On Sunday, a rival armed group led by a former member of ISIL (ISIS) who now works for military intelligence stormed part of al-Sanamayn and the two groups began clashing, the monitor said.

The battle left 17 dead, among them a former ISIL member, 12 fighters, and a civilian killed by a stray bullet, SOHR said.

The monitor, which added that clashes were ongoing on Sunday afternoon, had reported 12 dead in a previous toll. Syrian state media did not immediately report the clashes.

Blast blamed on ‘terrorists’

Official news agency SANA, quoting a police source, gave a different toll for Saturday’s explosion, saying seven children were killed in the blast, which it blamed on “terrorists”.

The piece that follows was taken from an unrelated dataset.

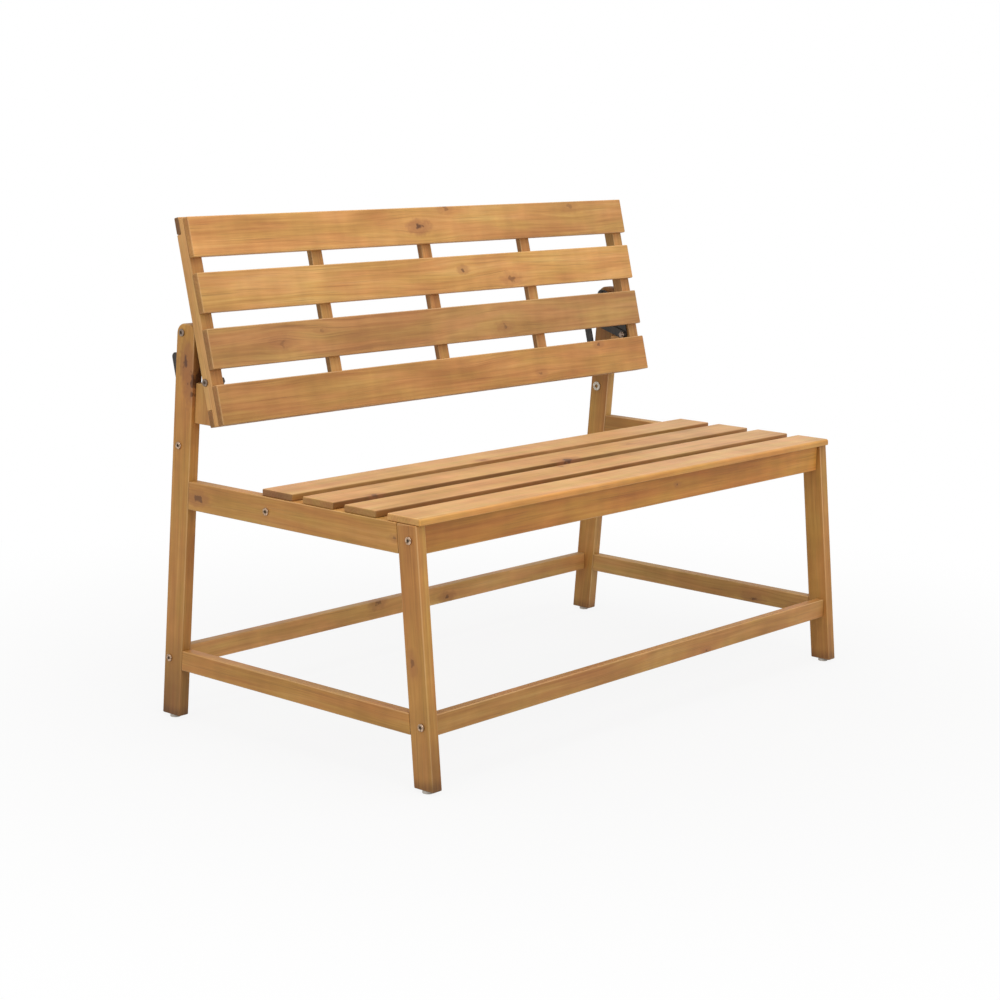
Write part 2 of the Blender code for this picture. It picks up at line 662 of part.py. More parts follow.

Attacks, some claimed by ISIL, regularly occur in Deraa province, as well as armed clashes and assassinations of government supporters, former opposition figures and civilians working for the government.

Former rebels in the province who accepted the 2018 ceasefire deal sponsored by Russia – a key ally of Damascus – were able to keep their light weapons.

In late January, SOHR said a local leader and seven other members of an ISIL affiliate were killed in clashes with local factions in the province.

The war in Syria, which erupted in 2011 after the government repressed peaceful pro-democracy protests, has killed more than half a million people, displaced millions, and ravaged the country’s economy and infrastructure.